I created this blog several years ago at the prompting of some girlfriends.  My blog is quite simply the way we talk when we get together and the way we talk when we get together has made for some sincerely fun, honest and endearing friendships.  On the rare occasion I do blog, it is because something has triggered a thought and for those of you who have read the posts I can have some wayward thoughts.  I am an adult.  I am married.  I am over 40.  Here's a shocker for you....  I have sex.  My friends have sex.  We talk about sex... and that has made some of us very good at sex, so I hear.  I am sure some of you are like where in the heck is this coming from.

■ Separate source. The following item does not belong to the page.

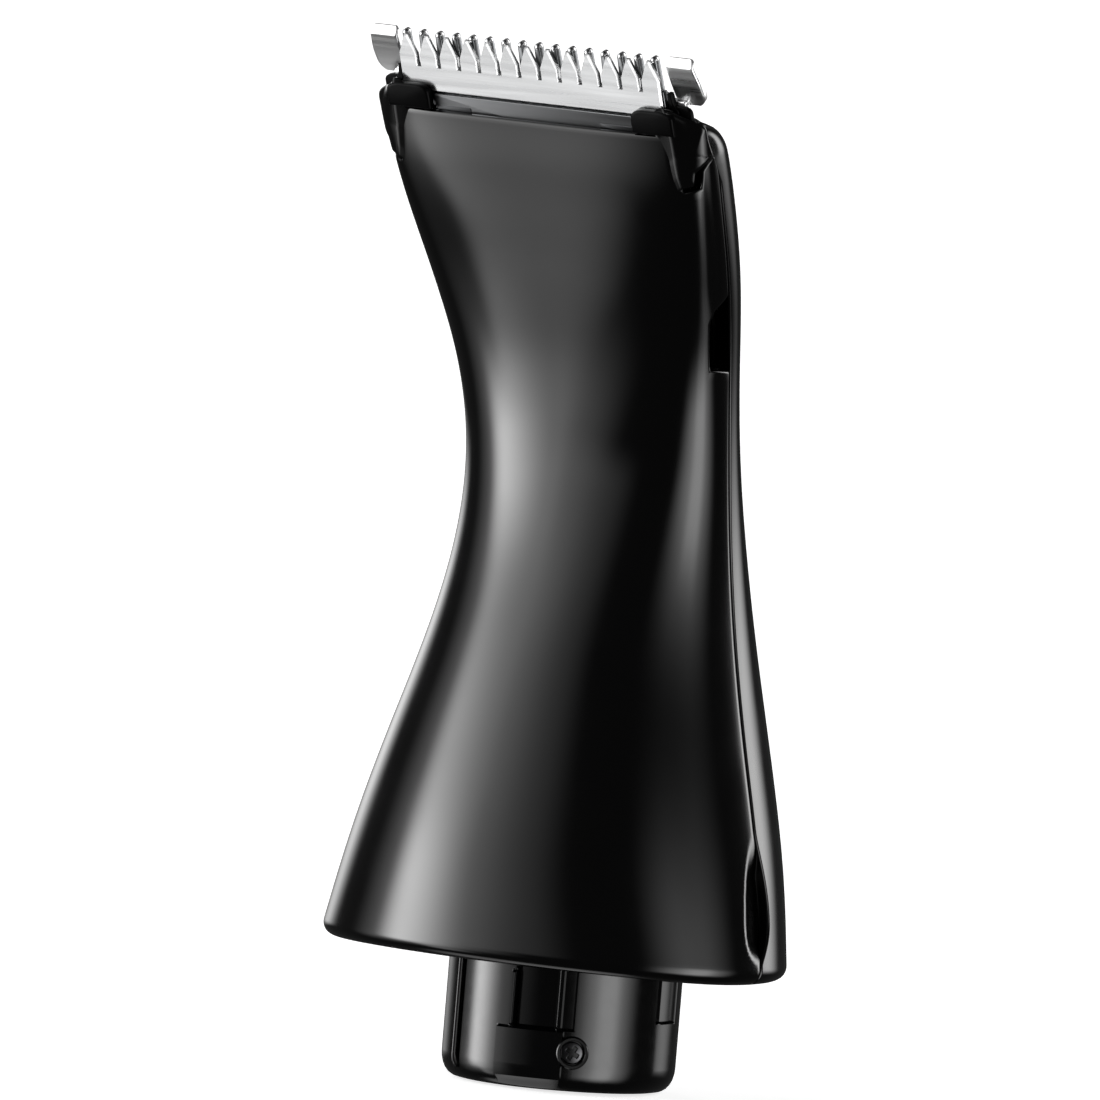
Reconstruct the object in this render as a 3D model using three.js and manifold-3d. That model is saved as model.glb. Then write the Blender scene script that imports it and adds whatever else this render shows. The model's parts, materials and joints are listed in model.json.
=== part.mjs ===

Well, someone sent me a twitter post that they thought could be about me.  It said "If you're a mom and you blog about sexual activity, you might wanna reconsider all the shit talking you do about others."  It could be about me since there have been 33 new page views just today.  Now I don't know this person and she doesn't know me because if she did she would know that I don't "wanna" reconsider anything.  The assumed "shit talking" I do, I can only assume are my "off the cuff" twitter opinions. I call it as I see it.  And if you have proven yourself to be someone I don't care for by hurting someone I do, then I probably have an opinion. I don't follow people I don't like, I really don't fool with people I don't like.  Again, if you have read my entire blog, you would learn quite a bit about me and why I feel the way I do about many things.  I am who I am.  I make no apologies for that.

There are many thoughts I keep to myself (believe it or not) for the sake of a loved one.  If I had no restraints on me, I could really provide you with some interesting creeping material.  My restraints are self imposed because of the people I love that's why my stories never have any names not because I am hiding anything.  As I have said, through the years of learning about myself... "the ones I love and care about and who love and care about me get my effort.  Life is too short to waste that effort on the ones who don't." 

So, to that creeping young lady, you are still a child.  If you are lucky, you will have many years to grow up, learn about yourself and what you want out of life.  It won't happen in your teens, and probably not in your twenties, but it will happen.  Those friendships you think you have now, will be good memories but only a few, if you're lucky, will last you through marriage, becoming a parent, raising children, losing a parent and all the trials and joys that life will bring you.  If you are really lucky you will grow into a person who believes in herself and loves herself.  Maybe you will find a way to accept yourself, flaws and all. If you are wise, you will learn from your mistakes.  If not, you will always make them, you will always blame others and you will never be happy with yourself.  Either way people will always be "shit talking" because speaking from experience, it's always easier to fix others than it is yourself.  Good Luck to you! Bygones :)

Monday, March 11, 2013

Stop. Think. Breathe.

Once a week I get an email from a site that tells you how often your blog has been viewed in the past week.  I never check it.  I have so many emails, and such a long to do list, that I never get around to checking that email or much less, this blog.  For some reason I did today and I cannot believe it has been a year since my last post.  I could lie and say I have had some traumatic family crisis or a major health scare but the fact is, I've just been living life at its hurried pace and haven't taken the time to stop and write.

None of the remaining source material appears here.